In encryption, the random-phase masks are taken as the encryption key and each vector in the orthogonal matrix is an address code for each user. There are two security levels in the encryption scheme to ensure the security of the secret images. Subsequently, we take the binary images as an example to further test the security of the proposal. Firstly, the four decryption keys are directly utilized to retrieve the secret images in absence of the address codes, the results are shown in Fig. 6(a)-(d). Furthermore, a wrong orthogonal matrix (such as O´=[1 2 1 1; −2 1 −1 1; 1 1 −2 −1; −1 1 1 −2]), which is randomly selected as the address codes, and the correct decryption keys are adopted in the decryption process, the recovered images are shown in Fig. 6(e)-(h). The results indicated that the secret images cannot be retrieved whether by not using the address codes or by using the wrong address codes.

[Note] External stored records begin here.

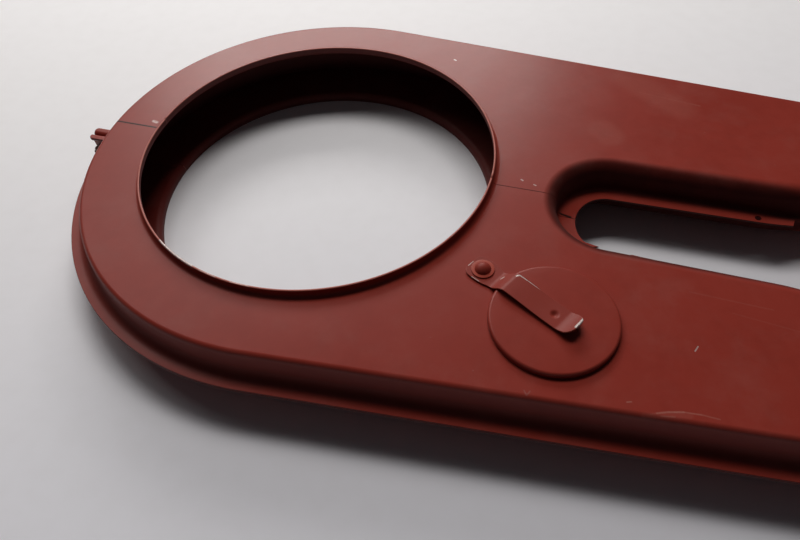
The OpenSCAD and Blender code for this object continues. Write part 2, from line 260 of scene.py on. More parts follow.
class Sheet:
    """One pressing as a single skin of points and faces, which is given its thickness at the end."""

    def __init__(self, thickness: float) -> None:
        """Starts an empty skin.

        Args:
            thickness: Thickness of the sheet.
        """
        self.thickness = thickness
        self.points: list[Vector] = []
        self.normals: list[Vector] = []
        self.faces: list[Ring] = []
        self._known: dict[tuple[int, int, int], int] = {}

    def point(self, place: Vector, normal: Vector) -> int:
        """Adds a point, or finds the one that is already there.

        Args:
            place: Where the point is.
            normal: Normal of the skin there.

        Returns:
            The point's number.
        """
        key = tuple(round(value * WELD_PER_MM) for value in place)
        if key not in self._known:
            self._known[key] = len(self.points)
            self.points.append(place.copy())
            self.normals.append(normal.normalized())
        return self._known[key]

    def face(self, corners: Sequence[int]) -> None:
        """Adds a face that looks the way its points' normals do.

        Args:
            corners: Numbers of its points, in order round it.
        """
        ring = [c for i, c in enumerate(corners) if c != corners[i - 1]]
        if len(ring) < 3:
            return
        a, b, c = (self.points[i] for i in ring[:3])
        facing = (b - a).cross(c - b)
        if facing.dot(self.normals[ring[0]] + self.normals[ring[1]] + self.normals[ring[-1]]) < 0:
            ring.reverse()
        self.faces.append(tuple(ring))

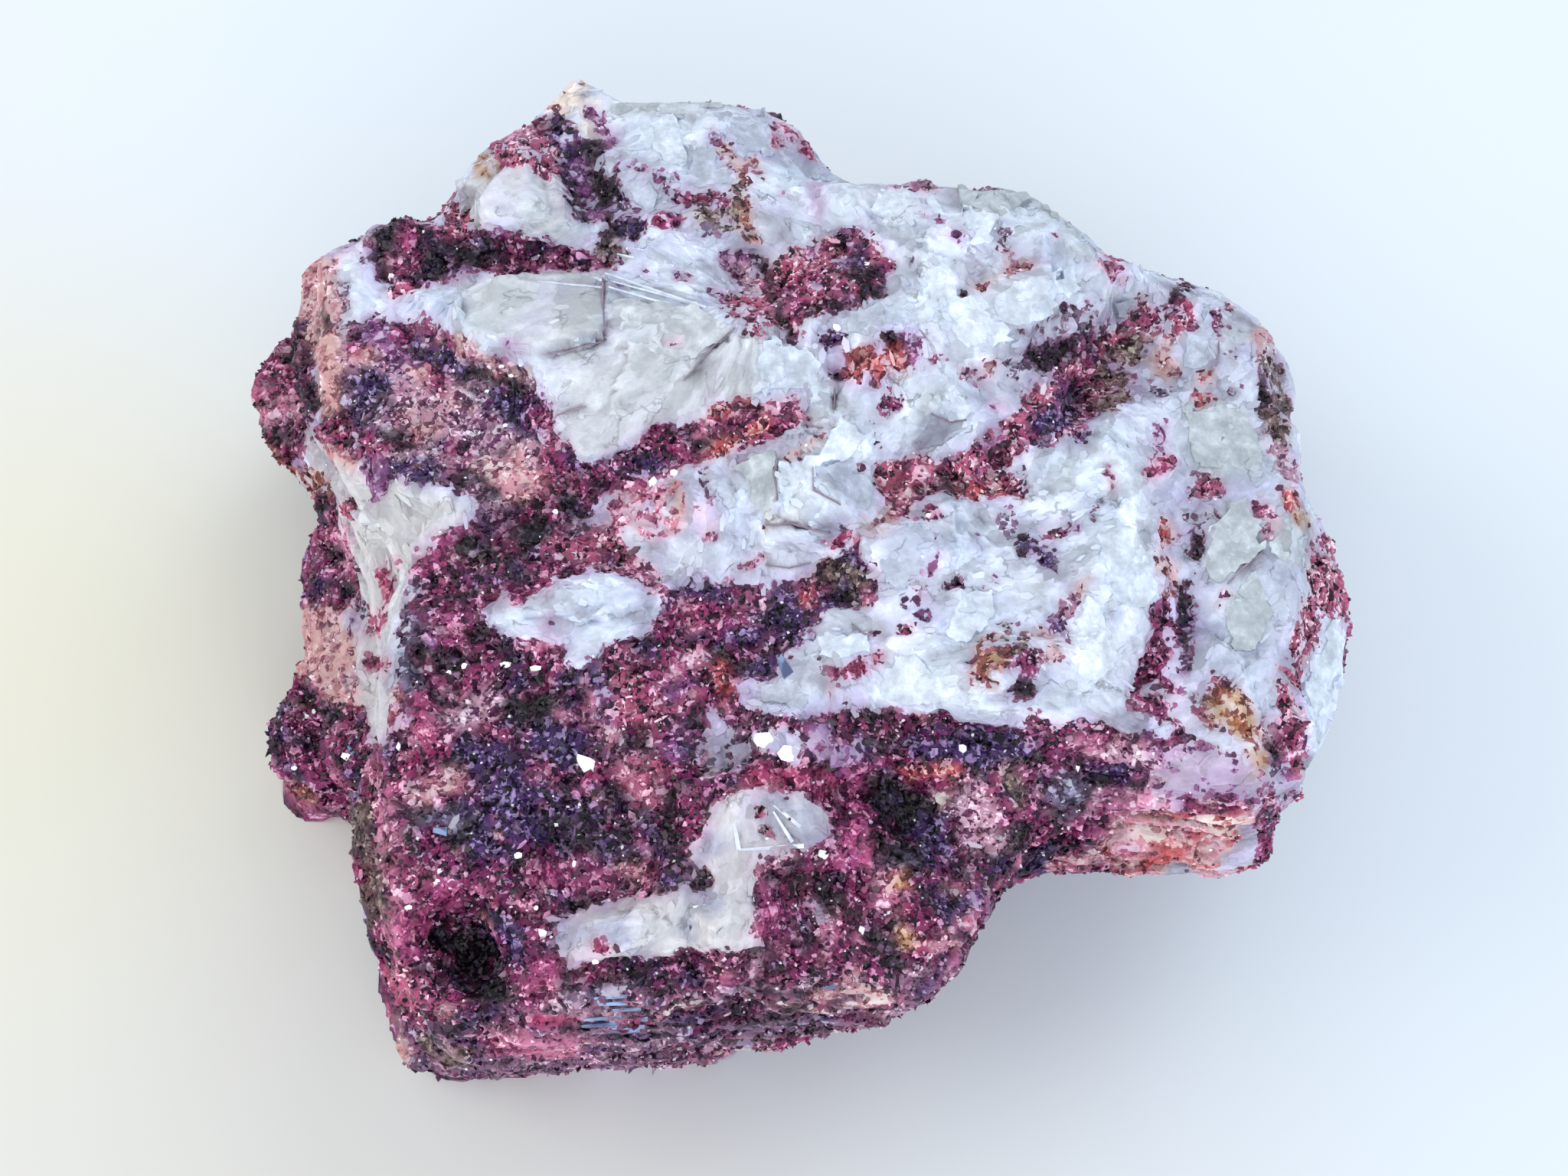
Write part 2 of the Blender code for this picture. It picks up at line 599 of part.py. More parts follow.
def stone_material():
    material = bpy.data.materials.new("lepidolite_stone")
    material.use_nodes = True
    shader = material.node_tree.nodes["Principled BSDF"]
    shader.inputs["Base Color"].default_value = (0.42, 0.22, 0.30, 1.0)
    shader.inputs["Roughness"].default_value = 0.55
    shader.inputs["Metallic"].default_value = 0.0
    material.diffuse_color = (0.42, 0.22, 0.30, 1.0)
    return material


def build_stone():
    parts = new_collection("raw_lepidolite")
    cutters = new_collection("cutters")
    rng = random.Random(SEED)

    stock = bmesh.new()
    add_beds(stock)
    for slab in BLOCKS + PLATES + SHELVES:
        add_slab(stock, slab)
    add_knobs(stock)
    add_blades(stock, rng)
    add_books(stock, rng)
    mesh = bpy.data.meshes.new("stock")
    stock.to_mesh(mesh)
    stock.free()

    mesh = fused(mesh, FUSE_VOXEL, parts)
    weather(mesh)
    mesh = fused(mesh, FUSE_VOXEL, parts)
    mesh = thinned(mesh, FINAL_TRIANGLES, parts)
    mesh = cut_flat(mesh, cutters, parts)
    fit_to_size(mesh)
    mesh.transform(Matrix.Scale(0.001, 4))

    stone = bpy.data.objects.new("lepidolite", mesh)
    stone.data.name = "lepidolite"
    stone.data.materials.clear()
    stone.data.materials.append(stone_material())
    parts.objects.link(stone)


remove_all_objects()
build_stone()
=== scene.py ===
"""Raw lepidolite, dressed: the broken stone with its mica, its feldspar and its veins.

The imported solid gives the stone's form. Here it gets a fine skin, broken into facets, grit and
beds and painted with the veins and patches that the stone shows. Mica grains and feldspar chips
are strewn over it, and slim blades, thin sheets and a few plates that flash are laid on it.
Lengths are metres, written as so many millimetres. Pixels are the photograph's, from its top left.
The last number of a noise call is its channel: another channel gives another pattern.
"""

import itertools
import math

import bmesh
import bpy
import numpy as np
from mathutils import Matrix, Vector
from mathutils.bvhtree import BVHTree
from mathutils.geometry import delaunay_2d_cdt
from mathutils.kdtree import KDTree


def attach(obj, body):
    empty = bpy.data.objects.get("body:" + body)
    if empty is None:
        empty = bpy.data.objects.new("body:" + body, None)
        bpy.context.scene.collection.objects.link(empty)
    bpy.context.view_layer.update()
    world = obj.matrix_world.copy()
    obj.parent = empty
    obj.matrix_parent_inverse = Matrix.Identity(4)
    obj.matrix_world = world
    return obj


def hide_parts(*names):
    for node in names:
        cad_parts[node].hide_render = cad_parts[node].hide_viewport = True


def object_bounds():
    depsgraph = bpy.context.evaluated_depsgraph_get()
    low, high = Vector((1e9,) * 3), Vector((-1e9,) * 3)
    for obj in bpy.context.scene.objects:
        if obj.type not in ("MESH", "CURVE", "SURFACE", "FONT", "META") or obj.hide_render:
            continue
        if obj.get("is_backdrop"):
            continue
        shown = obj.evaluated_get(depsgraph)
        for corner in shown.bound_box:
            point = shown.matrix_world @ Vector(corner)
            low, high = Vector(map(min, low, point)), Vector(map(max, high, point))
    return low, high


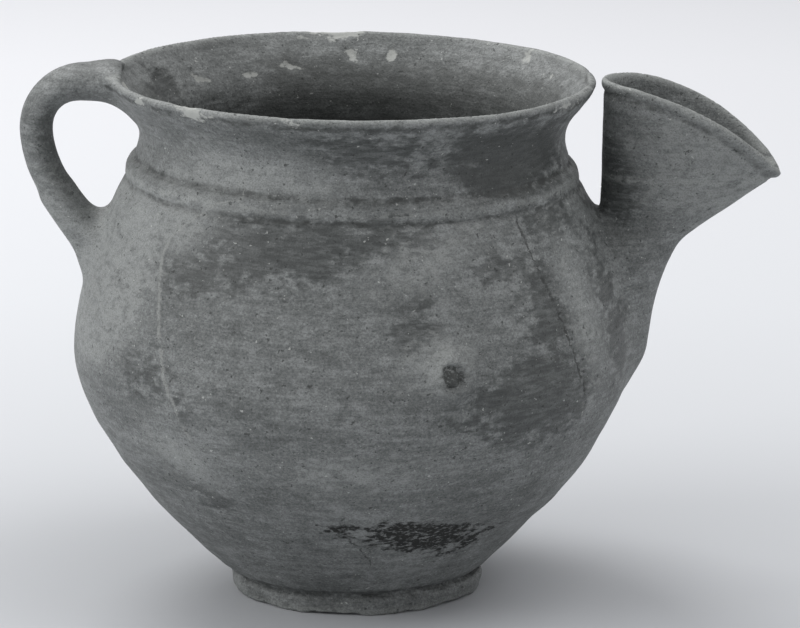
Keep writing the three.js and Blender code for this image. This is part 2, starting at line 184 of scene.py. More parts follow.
class TurnedField:
    """Signed distance to a closed outline turned about Z, kept as a table of radius and height."""

    SPACING = 0.5
    REACH = 125.0
    BOTTOM = -10.0
    TOP = 200.0

    def __init__(self, outline: np.ndarray) -> None:
        """Measures the table.

        Args:
            outline: points of radius and height. A stretch that lies on the axis is no surface.
        """
        radii = np.arange(0.0, self.REACH, self.SPACING)
        heights = np.arange(self.BOTTOM, self.TOP, self.SPACING)
        radius, height = np.meshgrid(radii, heights, indexing="ij")
        nearest = np.full(radius.shape, np.inf)
        inside = np.zeros(radius.shape, bool)
        for start, end in zip(outline, np.roll(outline, -1, axis=0)):
            edge = end - start
            if edge @ edge == 0 or (start[0] == 0 and end[0] == 0):
                continue
            share = ((radius - start[0]) * edge[0] + (height - start[1]) * edge[1]) / (edge @ edge)
            share = np.clip(share, 0.0, 1.0)
            gap = np.hypot(radius - start[0] - share * edge[0], height - start[1] - share * edge[1])
            nearest = np.minimum(nearest, gap)
            if edge[1] != 0:
                crossing = start[0] + (height - start[1]) * edge[0] / edge[1]
                level = (start[1] > height) != (end[1] > height)
                inside ^= level & (radius < crossing)
        self.table = np.where(inside, -nearest, nearest)

    def at(self, radius: np.ndarray, height: np.ndarray) -> np.ndarray:
        """Returns the distance in mm at each radius and height."""
        u = np.clip(radius / self.SPACING, 0.0, self.table.shape[0] - 1.001)
        v = np.clip((height - self.BOTTOM) / self.SPACING, 0.0, self.table.shape[1] - 1.001)
        i, j = u.astype(int), v.astype(int)
        u, v = u - i, v - j
        low = self.table[i, j] * (1 - u) + self.table[i + 1, j] * u
        high = self.table[i, j + 1] * (1 - u) + self.table[i + 1, j + 1] * u
        return low * (1 - v) + high * v


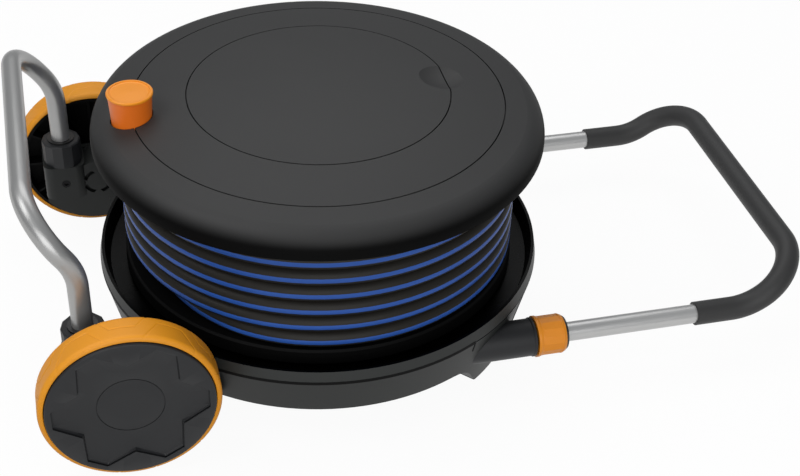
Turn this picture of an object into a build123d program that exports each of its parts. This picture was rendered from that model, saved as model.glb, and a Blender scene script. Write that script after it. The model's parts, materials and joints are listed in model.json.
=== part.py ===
from build123d import *
import os
from math import atan2, cos, radians, sin, sqrt

# Garden hose reel cart: a hose drum that turns flat on a wheeled base, with a
# telescopic pull handle at the front (+X) and a stand hoop at the wheels (-X).
# Millimetres. Origin on the reel's axis at floor level, +Z up, axle along Y.

# ---------------------------------------------------------------- clearances
TOUCH = 0.05        # snug seat between round faces of one body
RUNNING = 0.05      # radial clearance of a shaft in its bearing
SLIDING = 0.08      # radial clearance of the telescopic arms in their bushes
SEAT = 0.3          # gap between curved faces that lie against each other
SEAM = 1.2          # width of a visible joint between two mouldings

# ---------------------------------------------------------------- hose and drum
HOSE_OD = 17.8
HOSE_TURNS = 6            # turns stacked in one layer
HOSE_LAYERS = 3
DRUM_R = 138.8            # outside of the drum the hose is wound on
DRUM_WALL = 3.0
WINDING_Z = 93.9         # underside of the lowest turn
HOSE_END_LENGTH = 46.0    # crimped fitting on the free end
HOSE_END_ANGLE = 92.0     # where the free end lies, degrees from +X
FITTING_BORE = 5.0

# ---------------------------------------------------------------- lower flange and bearing
FLANGE_PLATE = 3.0
PLATE_RIB_COUNT = 12
LOWER_FLANGE_MARGIN = 1.3  # how far its edge stands out past the hose
LOWER_FLANGE_T = 4.0
LOWER_LIP = 14.0          # depth of the lip turned down at its edge
BEARING_R = 48.0          # bore of the reel hub
HUB_WALL = 4.0
HUB_DEPTH = 12.0
BEARING_WASHER = 3.0
RETAINER_T = 3.0
LOWER_CENTRE_R = 24.0

# ---------------------------------------------------------------- upper flange
FLANGE_R = 216.5          # widest radius of the bullnose
BULLNOSE_R = 22.9         # radius of the rounded rim, tangent to the dome
RIM_LIP_Z = 215.3         # lower edge of the rim
RIM_RING_GAP = 1.8        # between the hose and the ring the rim stands on
LEDGE_T = 2.0             # ledge of the rim that the panel rests on
LEDGE_DEPTH = 8.0
EDGE = 0.5                # small broken edge
CROWN_Z = 259.8           # top of the slightly domed lid
CROWN_RADIUS = 1020.0     # sphere radius of the dome
SKIN = 3.0
RIM_SEAM_R = 177.0
CUP_GAP = 16.8            # between the drum and the storage cup inside it
CUP_WALL = 2.5
CUP_FLOOR_Z = 140.0
CUP_LIP = 9.0             # width of the cup's flange past the lid's seam
LID_SEAL_T = 2.2
DIMPLE_R = 21.5
DIMPLE_DEPTH = 5.0
SKIRT_GAP = 1.5           # between the lid's skirt and the cup
SKIRT_WALL = 2.0
SKIRT_DEPTH = 3.0

# ---------------------------------------------------------------- crank knob
KNOB_RADIUS_AT = 176.5    # distance of the knob from the reel axis
KNOB_HEIGHT = 39.5
KNOB_FOOT_Z = 232.0
KNOB_TOP_R = 21.5
KNOB_FOOT_R = 18.8
KNOB_RIM_H = 3.2
KNOB_CAP_R = 19.0
KNOB_CAP_T = 2.4
KNOB_PIN_R = 4.0
KNOB_POCKET = 1.3         # gap round the foot of the knob
POST_R = 12.0

# ---------------------------------------------------------------- base and tray
RIM_R = 217.0             # outside of the tray rim
RIM_TOP_Z = 90.0
PARTING_Z = 77.9
BASE_EDGE_Z = 37.7        # lower edge of the wall between the feet
BASE_EDGE_R = 209.7
FOOT_R = 201.0            # outside of the wall where a foot meets the floor
FOOT_ANGLE = 46.5         # degrees each side of +X
FOOT_HALF_WIDTH = 21.0
FOOT_FLARE = 46.0         # length over which the edge sweeps down into a foot
FOOT_DEPTH = 34.0         # radial depth of a foot
FOOT_PAD = 2.5
BASE_WALL = 3.0
TRAY_WALL = 2.8
TRAY_FLOOR_Z = 74.2
TRAY_DRAFT = 5.0          # how much the tray narrows to its floor
TRAY_HUB_R = 44.0
SUPPORT_R = 52.0

# ---------------------------------------------------------------- water path
STEM_R = 11.0
STEM_BORE = 7.0
STEM_TOP_Z = 112.0
STEM_FOOT_Z = 56.5
ROTOR_R = 17.0
ROTOR_CAP = 5.0
ROTOR_FLANGE_R = 34.0
SEAL_H = 2.2
FEED_R = 5.5
FEED_BORE = 4.0
FEED_Z = 65.5
INLET_R = 8.0             # plug of the tap hose's snap coupling
INLET_REACH = 25.0        # how far the inlet stands out of the wall
ELBOW_R = 6.0
ELBOW_BORE = 4.5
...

In this paper, we propose a simple and convenient optical encryption scheme for multiple users. This scheme adopts two encryption levels: CGI and orthogonal modulation. The CGI encrypts the secret image into an intensity vector rather than the complex-valued matrix, which reduces the data amount of the ciphertext and brings convenience for post-processing. Other, an orthogonal matrix is also utilized to modulate the detected intensity sequences from the CGI system. According to the property of the orthogonal matrix, each of the detected sequence corresponding to a secret image can be extracted from the ciphertext by a row vector of the orthogonal matrix. Thus all the row vectors of the orthogonal matrix are regarded as the address codes for all the secret images. This function may bring convenience in the application of multiusers. The secret images can be decrypted only when the address code and the decryption key are matched. However, the decrypted images contain serious noise, which is unavoidable for CGI but in some extent can be reduced by increasing the number of measurements or adopting other improved CGI [24, 25].